**EXERCISE PROMPT:** Only the lines from the start of the data through the one containing "const innerLine = 0.3;" belong in your answer; return them exactly.

**INFORMATION SHOWN:**
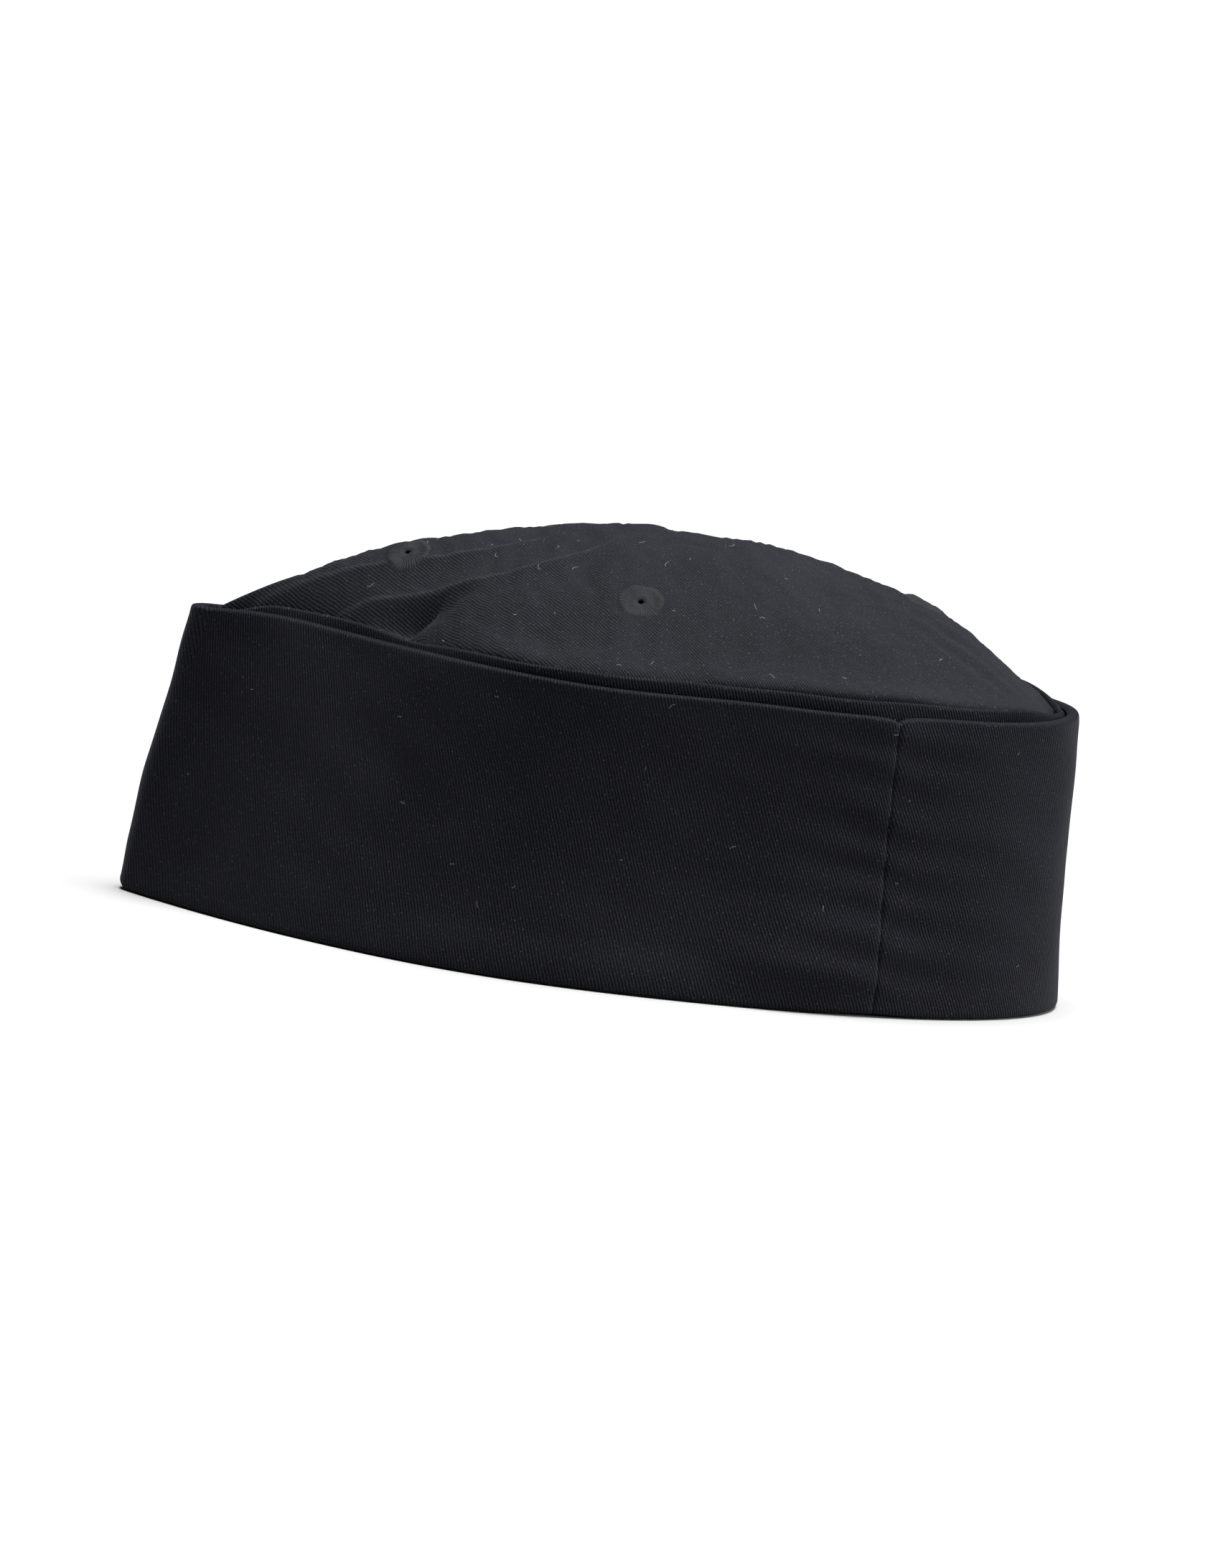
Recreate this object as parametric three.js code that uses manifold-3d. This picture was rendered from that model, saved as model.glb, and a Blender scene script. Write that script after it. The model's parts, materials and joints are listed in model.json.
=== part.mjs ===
// A low, soft chef's cap: a turned-up cuff round an oval side wall, closed by a domed
// crown with four embroidered vent eyelets. Millimetres, +Z up, origin at the middle of
// the bottom edge. The front is at -X, the back at +X, and the wearer's left is at -Y.

import * as THREE from 'three';
import { mergeVertices } from 'three/addons/utils/BufferGeometryUtils.js';
import Module from 'manifold-3d';

const wasm = await Module();
wasm.setup();

// ---- Driving dimensions ----

// The line inside every layer of cloth, at the bottom edge and at the cuff's fold.
const rimLength = 228;
const rimWidth = 136;
const foldLength = 214;
const foldWidth = 113;
const foldShift = 2.5;          // the fold's middle lies this far behind the rim's middle
const rimPinch = 1.95;          // how sharply the front is drawn in: 1 is a plain oval
const foldPinch = 4.8;
const rimBack = 1;              // the same at the back: under 1 is blunter than an oval
const foldBack = 0.88;

// Heights.
const cuffHeight = 75;
const wallStand = 2;            // the side wall shows this much above the cuff's fold
const crownRise = 29.5;
const frontFullness = 2;        // how far out the dome stays high, towards the front,
const backFullness = 2.9;       // the back
const sideFullness = 1.9;       // and the sides

// Cloth.
const leaf = 0.9;               // one leaf of the cuff
const stiffener = 0.8;          // the cuff's interlining
const wallCloth = 1.0;
const crownCloth = 1.0;
const sweatCloth = 1.0;
const gap = 0.3;                // kept between any two pieces
const innerLine = 0.3;          // the sweatband's face, out from the line above

// The cuff's side seams, and the turn in degrees from the front where they stand.
const seamTurn = 128;
const footHeight = 1.2;         // the cloth turned under at the cuff's bottom edge
const foldRound = 1.1;          // the fold's edges are eased by this much

// The sweatband, and the elastic in its casing across the back.
const sweatBottom = 2.5;
const sweatHeight = 32;
const elasticTurn = 140;
const casingCloth = 0.6;
const elasticThickness = 0.8;
const elasticHeight = 24;

// The tape over the crown seam, and the blank care label.
const tapeWidth = 9;
const tapeThickness = 0.8;
const tapeDrop = 1;             // the tape's top lies this far under the crown's edge
const labelTurn = 152;
const labelWidth = 22;
const labelThickness = 0.7;
const labelDrop = 2;            // the label's top lies this far under the tape,
const labelLift = 4.5;          // and its bottom this far over the elastic's casing

// The eyelets: how far each lies behind the crown's middle, and to the right of it.
const eyeletRadius = 6.2;
const eyeletHole = 0.9;
const eyeletHeight = 1.6;
const eyeletPlaces = [
  { name: 'eyelet_front', behind: -60, right: 0 },
  { name: 'eyelet_left', behind: 0, right: -36 },
  { name: 'eyelet_back', behind: 71, right: 0 },
  { name: 'eyelet_right', behind: 0, right: 36 },
];

// How finely the outline is divided.
const frontSteps = 18;          // from the front to a cuff seam
const backSteps = 8;            // from a cuff seam to the back
const tipSteps = 3;             // round half of the front's tip
const sharedRows = 6;           // from the bottom edge to the fold
const crownRows = 14;           // across the crown

// ---- Layers, each as its distance out from the inner line ----

const sweatInner = innerLine;
const sweatOuter = sweatInner + sweatCloth;
const wallInner = sweatOuter + gap;
const wallOuter = wallInner + wallCloth;
const cuffInner = wallOuter + gap;
const stiffenerInner = cuffInner + leaf + gap;
const stiffenerOuter = stiffenerInner + stiffener;
const cuffOuter = stiffenerOuter + gap + leaf;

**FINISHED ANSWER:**
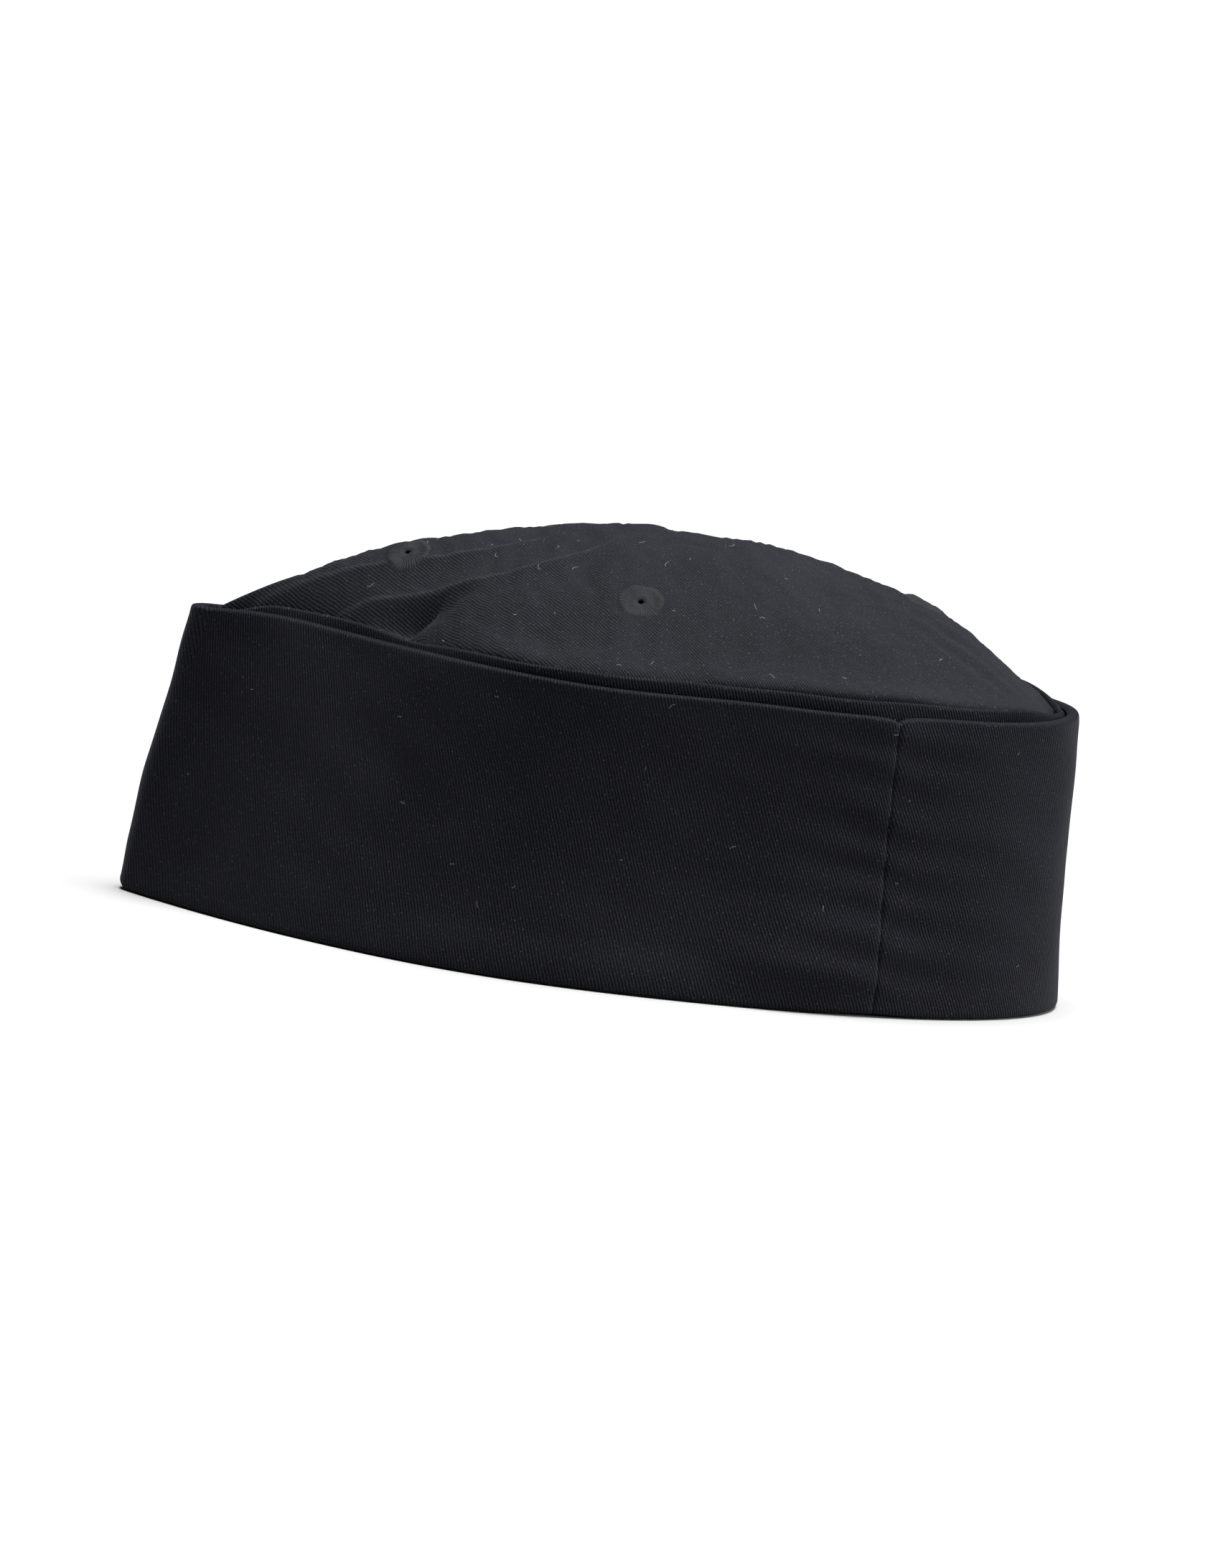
Recreate this object as parametric three.js code that uses manifold-3d. This picture was rendered from that model, saved as model.glb, and a Blender scene script. Write that script after it. The model's parts, materials and joints are listed in model.json.
=== part.mjs ===
// A low, soft chef's cap: a turned-up cuff round an oval side wall, closed by a domed
// crown with four embroidered vent eyelets. Millimetres, +Z up, origin at the middle of
// the bottom edge. The front is at -X, the back at +X, and the wearer's left is at -Y.

import * as THREE from 'three';
import { mergeVertices } from 'three/addons/utils/BufferGeometryUtils.js';
import Module from 'manifold-3d';

const wasm = await Module();
wasm.setup();

// ---- Driving dimensions ----

// The line inside every layer of cloth, at the bottom edge and at the cuff's fold.
const rimLength = 228;
const rimWidth = 136;
const foldLength = 214;
const foldWidth = 113;
const foldShift = 2.5;          // the fold's middle lies this far behind the rim's middle
const rimPinch = 1.95;          // how sharply the front is drawn in: 1 is a plain oval
const foldPinch = 4.8;
const rimBack = 1;              // the same at the back: under 1 is blunter than an oval
const foldBack = 0.88;

// Heights.
const cuffHeight = 75;
const wallStand = 2;            // the side wall shows this much above the cuff's fold
const crownRise = 29.5;
const frontFullness = 2;        // how far out the dome stays high, towards the front,
const backFullness = 2.9;       // the back
const sideFullness = 1.9;       // and the sides

// Cloth.
const leaf = 0.9;               // one leaf of the cuff
const stiffener = 0.8;          // the cuff's interlining
const wallCloth = 1.0;
const crownCloth = 1.0;
const sweatCloth = 1.0;
const gap = 0.3;                // kept between any two pieces
const innerLine = 0.3;          // the sweatband's face, out from the line above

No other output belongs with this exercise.